Mr Lew sparred with Republicans during his hearing over his work on the Joint Comprehensive Plan of Action, commonly known as the Iran Nuclear Deal.
The agreement, which included the UK, the US and several European countries, limited Tehran's nuclear programme. In return, Western countries and the UN agreed to eventually lift sanctions and unfreeze Iranian funds.
Jim Risch, the top Republican on the Senate Foreign Relations Committee, said he had "reservations" over Mr Lew because of his involvement in the deal as President Obama's Treasury Secretary: "Holding hands with Iran under the table doesn't work for me."
Republicans have long opposed the Iran Nuclear Deal, arguing it did not do enough to ensure Tehran would not develop a nuclear weapon and gave the government too much financial support.
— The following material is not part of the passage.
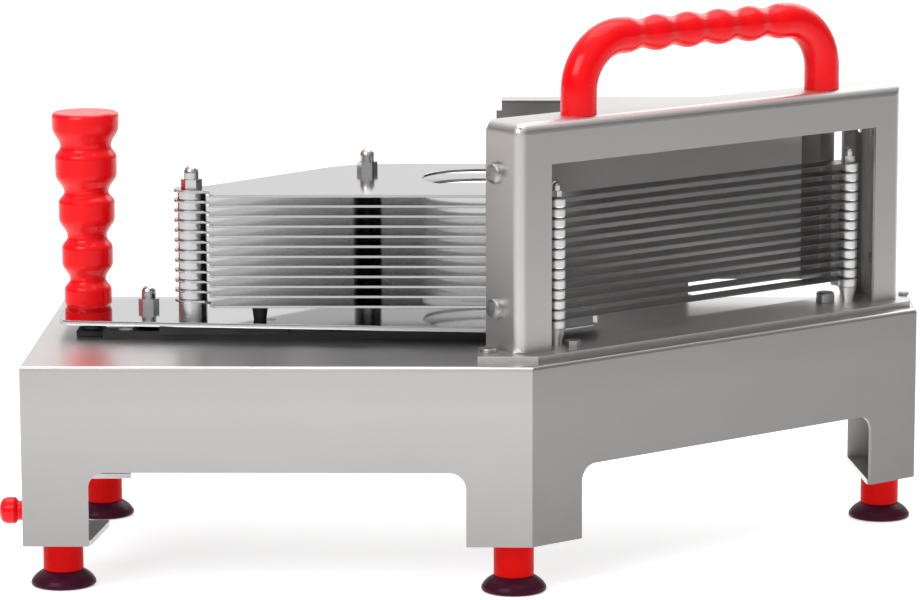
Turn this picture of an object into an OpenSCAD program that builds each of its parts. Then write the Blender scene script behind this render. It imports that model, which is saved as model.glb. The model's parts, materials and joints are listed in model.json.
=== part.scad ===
// Manual tomato and vegetable slicer: a pusher carriage slides past a slanted pack of blades.
// Millimetres, +Z up, the feet stand on z = 0, the front face looks towards -Y.
// u runs along the slanted front face from the front corner, n runs square to it, inwards.

/* [Base] */
// full length of the base, left to right
base_len = 487; // [480:1:495]
// length of the straight front face, up to the front corner
front_len = 270; // [266:1:272]
// depth of the base, front to back
base_depth = 217; // [215:1:222]
// angle of the slanted front face, and of the blades
face_angle = 39; // [38.5:0.5:39.5]
// height of the base top above the table
deck_z = 124; // [118:1:130]
// sheet thickness of the base
sheet = 2; // [1.5:0.5:2]
// height of the base sides above the leg cut-outs
skirt_h = 57; // [50:1:65]
// width of each leg
leg_w = 35; // [32:1:38]
// corner radius of the leg cut-outs
arch_r = 9; // [6:1:12]

/* [Feet] */
// height of the sheet legs above the table
leg_z = 27; // [25:1:30]
// outside diameter of the red foot tubes
tube_d = 21.6; // [20:0.2:23]
// diameter of the suction cups
cup_d = 35; // [32:0.5:35]

/* [Blade pack] */
// number of blades, one more than there are pusher plates
blades = 13; // [9:1:13]
// distance from one blade to the next
pitch = 5.5; // [5.3:0.1:5.5]
// thickness of one blade
blade_t = 0.5; // [0.3:0.1:0.6]
// width of one blade
blade_w = 14; // [10:0.5:14]
// diameter of the spacer rings between the blades
ring_d = 10.4; // [9.6:0.2:10.4]
// diameter of the blade rods
rod_d = 4; // [3.5:0.5:4]

/* [Blade frame] */
// width of the frame
frame_w = 278; // [276:1:278]
// height of the frame
frame_h = 122.7; // [120:0.1:126]
// depth of the frame
frame_d = 28.5; // [27:0.5:29]
// width of the frame's left post
post_w = 22; // [20:0.5:23]
// height of the frame's top beam
beam_h = 22.7; // [20:0.1:24]

/* [Carry handle] */
// diameter of the handle's legs and bumps
handle_d = 19.6; // [18:0.2:20]
// diameter of the necks between the bumps
handle_neck_d = 15.6; // [14:0.2:17]
// distance between the handle's legs
handle_span = 176.2; // [170:0.2:178]
// height of the handle's bar above the frame
handle_rise = 40.3; // [38:0.1:46]

/* [Carriage] */
// thickness of the sled plate
sled_t = 2.5; // [2:0.5:2.5]
// thickness of one pusher plate
pusher_t = 1.5; // [1:0.1:1.5]
// diameter of the round pocket for the tomato
pocket_d = 67; // [60:1:67]
// height of the grip
grip_h = 108.5; // [102:0.5:112]

/* [Hidden] */
$fn = 64;
eps = 0.02;
knob_reach = 15;
slant_len = (base_len - front_len) / cos(face_angle);
right_y = (base_len - front_len) * tan(face_angle);
feet = [[18, 29], [260, 18], [base_len - 18, 195], [22, 197]];
plate_t = 3;
foot_plate_t = 3;
frame_u = 6;
frame_n = 18.5;
frame_t = 2;
frame_z = deck_z + plate_t;
frame_top = frame_z + frame_h;
right_post_w = post_w - 1.5;
rod_n = 31;
rod_u = [41, 254.5];
stack_z = deck_z + 11.5;
ring_h = pitch - blade_t;
stack_top = stack_z + blades * pitch;
rod_block_n = 40;
handle_u = 57.8;
handle_n = 32.5;
bend_r = 28.5;
bump_pitch = 22.4;
bar_z = frame_top + handle_rise;
bolt_n = [37.3, 31.5];
bracket_fix = [[18, 30], [274.5, 25.8]];
bolt_z = [deck_z + 25.8, deck_z + 98.2];
sled_z = deck_z + 10;
pusher_z = stack_z + ring_h + blade_t / 2 + pitch / 2 - pusher_t / 2;
plates = blades - 1;
pusher_top = pusher_z + (plates - 1) * pitch + pusher_t;
stud_xy = [[84, 96], [177, 164]];
stud_d = 6;
grip_xy = [23, 128];
pad_bolt_xy = [57, 124];
rail_y = [79, 91];
rail_x = [36, 286];
rail_h = 4.6;
glide_x = [67, 137];
glide_gap = 0.4;
glide_screw_xy = [[78, 85], [126, 85], [165, 151.5]];
guard_y = 208;
guard_x = [252, 423];
guard_step = [249, 109];
guard_t = 1.5;
guard_gap = 11.7;
guard_top = deck_z + 116.7;
cover_t = 1.5;
knob_y = 25;
knob_z = deck_z - 83;
plate_fix_xy = [[246.5, 27.5], [291.5, 43.5], [435.6, 181.5], [482, 204.5]];
plate_fix_r = [4.6, 4.2, 5.2, 3];
plate_fix_h = [2.2, 3.6, 6, 2];
guard_fix_x = [270, 340];
guard_fix_y = 212.6;
red = [0.85, 0.06, 0.06];
steel = [0.72, 0.71, 0.7];
bright = [0.85, 0.85, 0.86];
black = [0.06, 0.06, 0.07];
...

Donald Trump famously pulled the US out the agreement early in his administration.
Other Senate Republicans claimed the deal had allowed Iran to fund groups like Hamas. A few also suggested Mr Lew had misled Congress when testifying about the agreement as secretary.
Mr Lew disputed the claims, arguing that all Iran gained was access to "their money that we had frozen". Iran agreed to the terms but was unhappy with the outcome, he said.